begin

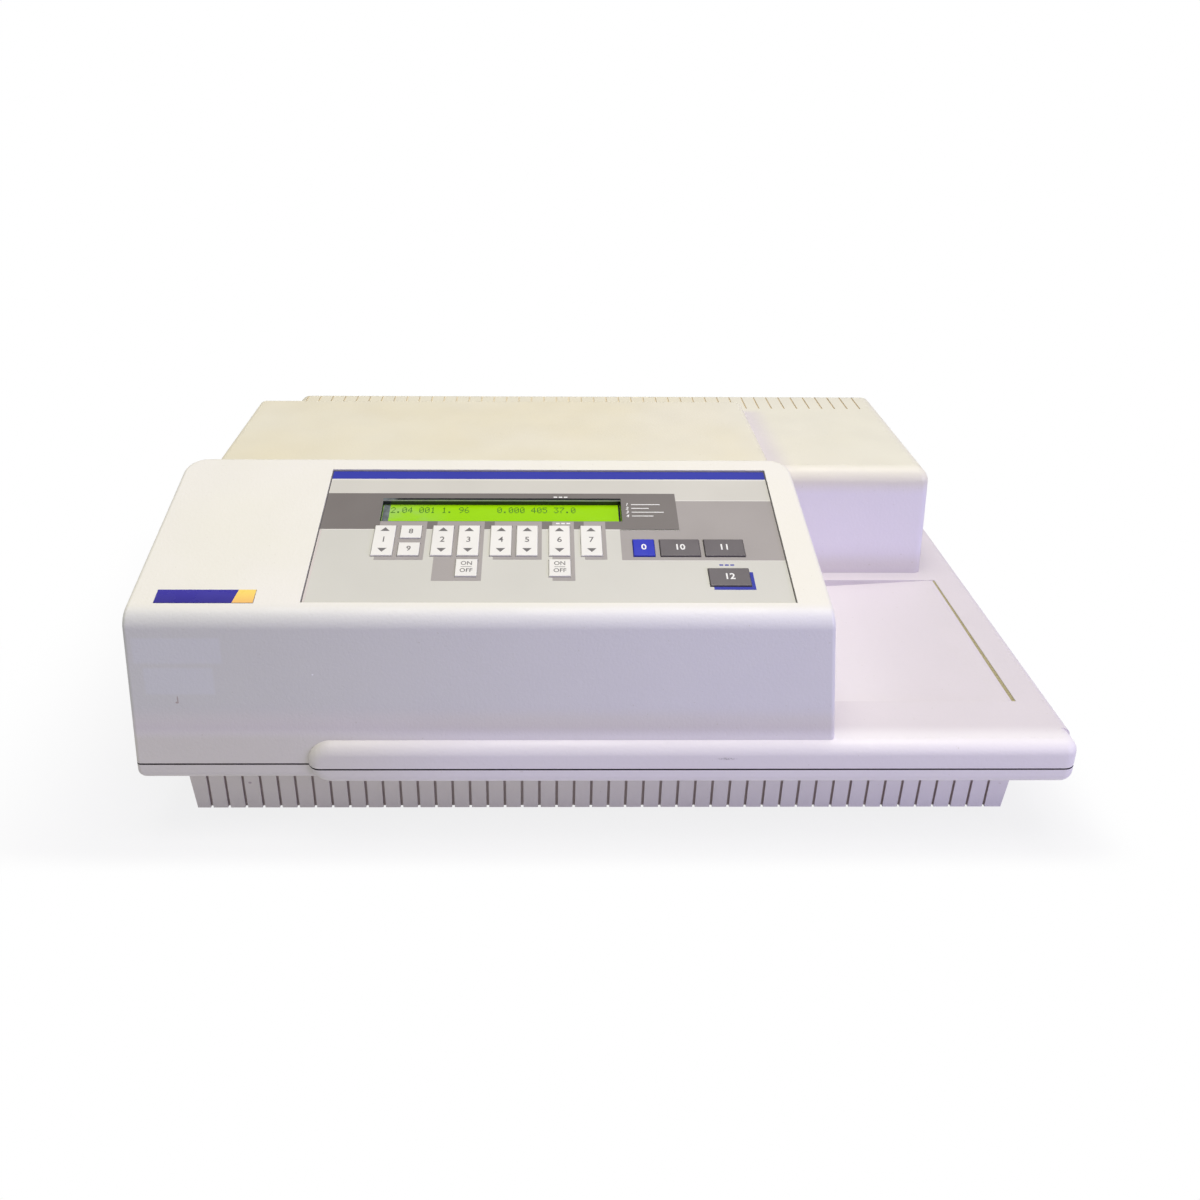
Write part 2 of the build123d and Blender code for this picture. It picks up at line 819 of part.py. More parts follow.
def make_idler_post():
    low = z_belt - pulley_height / 2 - 1.4
    return rod_z(x_idler, y_mid, z_base, low, 7) + rod_z(
        x_idler, y_mid, low, z_belt + pulley_height / 2 + 2, shaft_radius)


def make_motor():
    half = motor_size / 2
    z0 = z_base + motor_gap
    body = span(x_motor - half, x_motor + half, y_mid - half, y_mid + half, z0, z0 + motor_height)
    body = chamfer(body.edges().filter_by(Axis.Z), 4)
    body += rod_z(x_motor, y_mid, z0 + motor_height, z0 + motor_height + 2, 11)
    foot = span(x_motor - half, x_motor + half, y_mid - half, y_mid + half, z_base, z0)
    body += foot
    return body - rod_z(x_motor, y_mid, z0 + motor_height / 2 - 1, z0 + motor_height + 3,
                        shaft_radius + shaft_fit)


def loop(radius, low, high):
    outline = Rectangle(x_idler - x_motor, 2 * radius)
    outline += Pos((x_idler - x_motor) / 2, 0) * Circle(radius)
    outline += Pos((x_motor - x_idler) / 2, 0) * Circle(radius)
    return Pos((x_idler + x_motor) / 2, y_mid, low) * extrude(outline, high - low)


def make_belt():
    low = z_belt - belt_width / 2
    inner = pulley_radius + shaft_fit
    return loop(inner + belt_thick, low, low + belt_width) - loop(inner, low - 1, low + belt_width + 1)


def make_clamp():
    x0 = x_tail + clamp_back
    run = y_mid - pulley_radius - shaft_fit
    body = span(x0, x0 + clamp_length, run - belt_thick - 5, run + 5,
                z_belt - belt_width / 2 - 4, z_carriage)
    return body - span(x0 - 1, x0 + clamp_length + 1, run - belt_thick - clamp_gap, run + clamp_gap,
                       z_belt - belt_width / 2 - clamp_gap, z_belt + belt_width / 2 + clamp_gap)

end

→ EXERCISE AIM
Copy out the full material exactly as it appears.

→ TASK RESULT
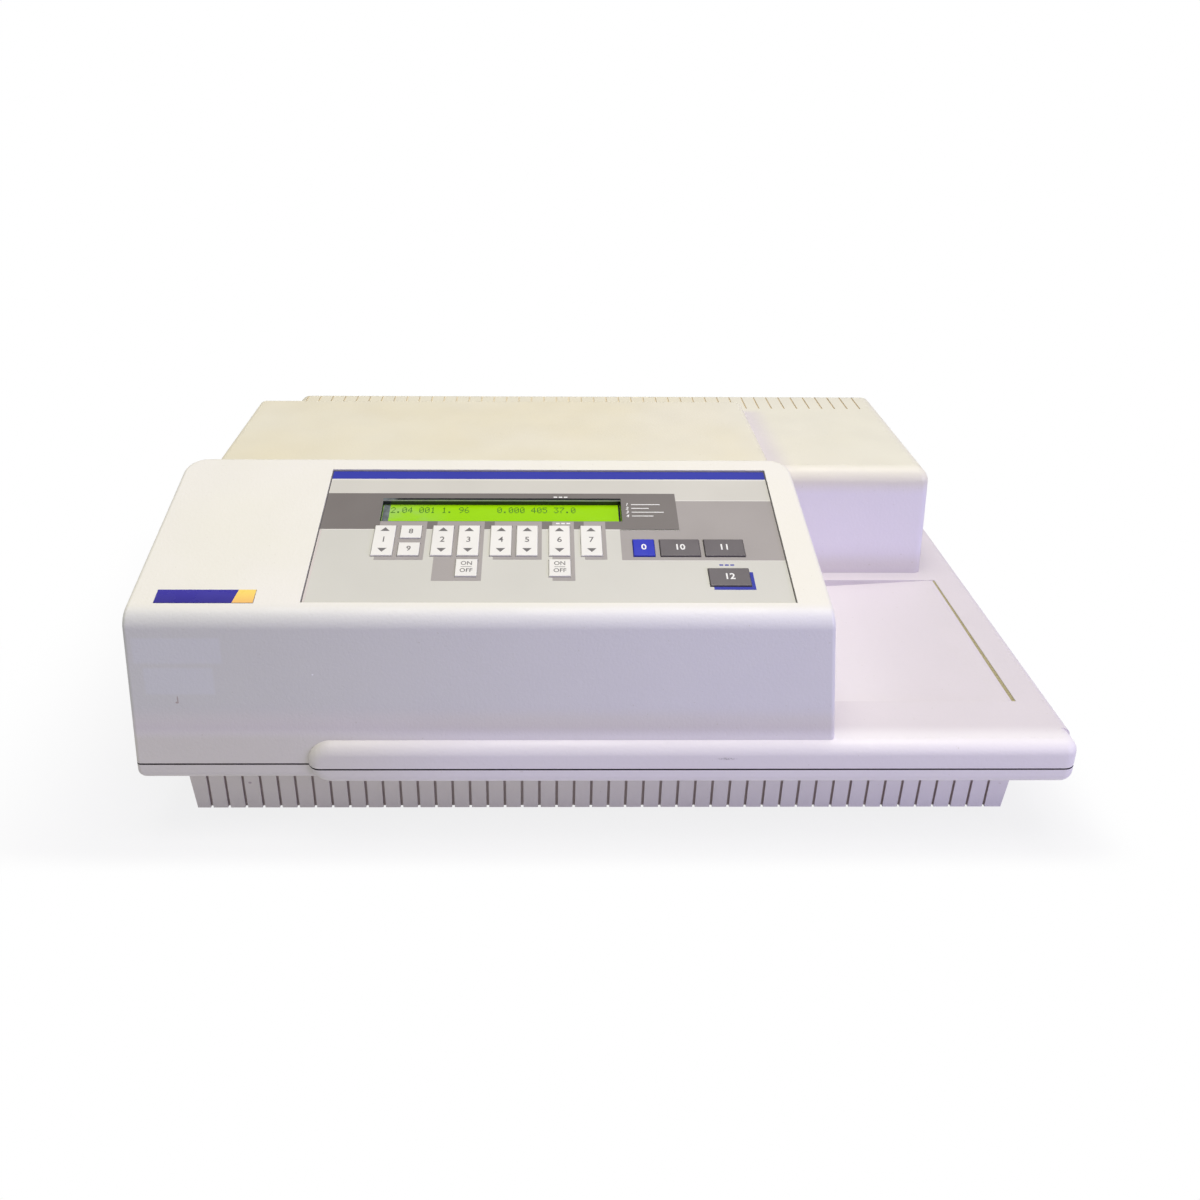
Write part 2 of the build123d and Blender code for this picture. It picks up at line 819 of part.py. More parts follow.
def make_idler_post():
    low = z_belt - pulley_height / 2 - 1.4
    return rod_z(x_idler, y_mid, z_base, low, 7) + rod_z(
        x_idler, y_mid, low, z_belt + pulley_height / 2 + 2, shaft_radius)


def make_motor():
    half = motor_size / 2
    z0 = z_base + motor_gap
    body = span(x_motor - half, x_motor + half, y_mid - half, y_mid + half, z0, z0 + motor_height)
    body = chamfer(body.edges().filter_by(Axis.Z), 4)
    body += rod_z(x_motor, y_mid, z0 + motor_height, z0 + motor_height + 2, 11)
    foot = span(x_motor - half, x_motor + half, y_mid - half, y_mid + half, z_base, z0)
    body += foot
    return body - rod_z(x_motor, y_mid, z0 + motor_height / 2 - 1, z0 + motor_height + 3,
                        shaft_radius + shaft_fit)


def loop(radius, low, high):
    outline = Rectangle(x_idler - x_motor, 2 * radius)
    outline += Pos((x_idler - x_motor) / 2, 0) * Circle(radius)
    outline += Pos((x_motor - x_idler) / 2, 0) * Circle(radius)
    return Pos((x_idler + x_motor) / 2, y_mid, low) * extrude(outline, high - low)


def make_belt():
    low = z_belt - belt_width / 2
    inner = pulley_radius + shaft_fit
    return loop(inner + belt_thick, low, low + belt_width) - loop(inner, low - 1, low + belt_width + 1)


def make_clamp():
    x0 = x_tail + clamp_back
    run = y_mid - pulley_radius - shaft_fit
    body = span(x0, x0 + clamp_length, run - belt_thick - 5, run + 5,
                z_belt - belt_width / 2 - 4, z_carriage)
    return body - span(x0 - 1, x0 + clamp_length + 1, run - belt_thick - clamp_gap, run + clamp_gap,
                       z_belt - belt_width / 2 - clamp_gap, z_belt + belt_width / 2 + clamp_gap)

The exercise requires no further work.